_What to produce:_
Output the data that follows exactly, line for line.

_Dataset excerpt:_

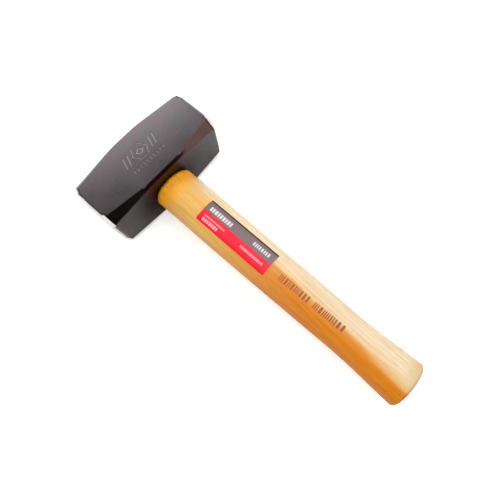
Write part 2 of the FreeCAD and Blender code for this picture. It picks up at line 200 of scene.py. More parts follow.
print("patterns ready: fade, mix, stretch, noise, parts_of, bump")

# %% [markdown]
# ## Groups and materials
#
# An effect that several materials share, such as wear or grain, is a node group: built once, with
# named sockets, and placed in each material with its own values. A material starts from the
# Principled shader and the piece's own coordinates, so its patterns stay put on the piece.

# %% Groups and materials
def new_group(name, inputs, outputs):
    """A node group with named sockets; returns the tree and its two end nodes."""
    tree = bpy.data.node_groups.new(name, "ShaderNodeTree")
    for socket, kind in inputs.items():
        tree.interface.new_socket(socket, in_out="INPUT", socket_type=kind)
    for socket, kind in outputs.items():
        tree.interface.new_socket(socket, in_out="OUTPUT", socket_type=kind)
    start = tree.nodes.new("NodeGroupInput")
    end = tree.nodes.new("NodeGroupOutput")
    return tree, start, end


def use_group(tree, group, inputs):
    """Places a node group in a material."""
    made = tree.nodes.new("ShaderNodeGroup")
    made.node_tree = group
    for name, value in inputs.items():
        join(tree, value, made.inputs[name])
    return made


def new_material(name):
    """An empty material: its tree, its object position and its Principled shader."""
    material = bpy.data.materials.new(name)
    material.use_nodes = True
    tree = material.node_tree
    shader = tree.nodes["Principled BSDF"]
    position = add(tree, "ShaderNodeTexCoord").outputs["Object"]
    return material, tree, position, shader


def paint(obj, material):
    """Gives a piece one material in place of what it had."""
    obj.data.materials.clear()
    obj.data.materials.append(material)


print("builders ready: new_group, use_group, new_material, paint")

# %% [markdown]
# ## Worn edges
#
# Every real edge is slightly round, catches light, and loses its finish first. The Bevel node
# gives the normal that a rounded edge would have. Where that differs from the true normal there
# is an edge, so the difference makes a mask. Noise breaks it up, since wear is never even.

# %% Worn edge group
worn_edge, start, end = new_group(
    "worn_edge",
    {"Position": "NodeSocketVector", "Grain": "NodeSocketFloat"},
    {"Wear": "NodeSocketFloat"},
)
EDGE_RADIUS = 0.35 * MM
rounded = add(worn_edge, "ShaderNodeBevel", {"Radius": EDGE_RADIUS}, samples=6)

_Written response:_
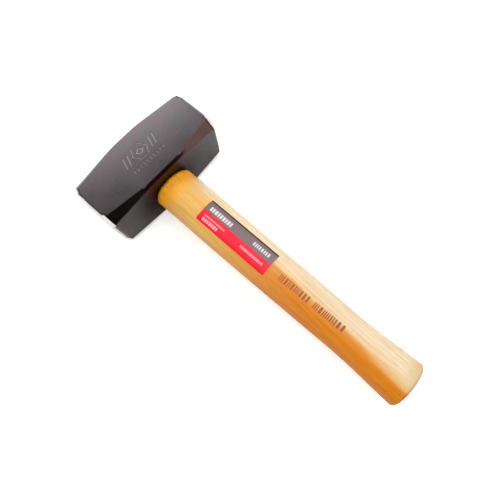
Write part 2 of the FreeCAD and Blender code for this picture. It picks up at line 200 of scene.py. More parts follow.
print("patterns ready: fade, mix, stretch, noise, parts_of, bump")

# %% [markdown]
# ## Groups and materials
#
# An effect that several materials share, such as wear or grain, is a node group: built once, with
# named sockets, and placed in each material with its own values. A material starts from the
# Principled shader and the piece's own coordinates, so its patterns stay put on the piece.

# %% Groups and materials
def new_group(name, inputs, outputs):
    """A node group with named sockets; returns the tree and its two end nodes."""
    tree = bpy.data.node_groups.new(name, "ShaderNodeTree")
    for socket, kind in inputs.items():
        tree.interface.new_socket(socket, in_out="INPUT", socket_type=kind)
    for socket, kind in outputs.items():
        tree.interface.new_socket(socket, in_out="OUTPUT", socket_type=kind)
    start = tree.nodes.new("NodeGroupInput")
    end = tree.nodes.new("NodeGroupOutput")
    return tree, start, end


def use_group(tree, group, inputs):
    """Places a node group in a material."""
    made = tree.nodes.new("ShaderNodeGroup")
    made.node_tree = group
    for name, value in inputs.items():
        join(tree, value, made.inputs[name])
    return made


def new_material(name):
    """An empty material: its tree, its object position and its Principled shader."""
    material = bpy.data.materials.new(name)
    material.use_nodes = True
    tree = material.node_tree
    shader = tree.nodes["Principled BSDF"]
    position = add(tree, "ShaderNodeTexCoord").outputs["Object"]
    return material, tree, position, shader


def paint(obj, material):
    """Gives a piece one material in place of what it had."""
    obj.data.materials.clear()
    obj.data.materials.append(material)


print("builders ready: new_group, use_group, new_material, paint")

# %% [markdown]
# ## Worn edges
#
# Every real edge is slightly round, catches light, and loses its finish first. The Bevel node
# gives the normal that a rounded edge would have. Where that differs from the true normal there
# is an edge, so the difference makes a mask. Noise breaks it up, since wear is never even.

# %% Worn edge group
worn_edge, start, end = new_group(
    "worn_edge",
    {"Position": "NodeSocketVector", "Grain": "NodeSocketFloat"},
    {"Wear": "NodeSocketFloat"},
)
EDGE_RADIUS = 0.35 * MM
rounded = add(worn_edge, "ShaderNodeBevel", {"Radius": EDGE_RADIUS}, samples=6)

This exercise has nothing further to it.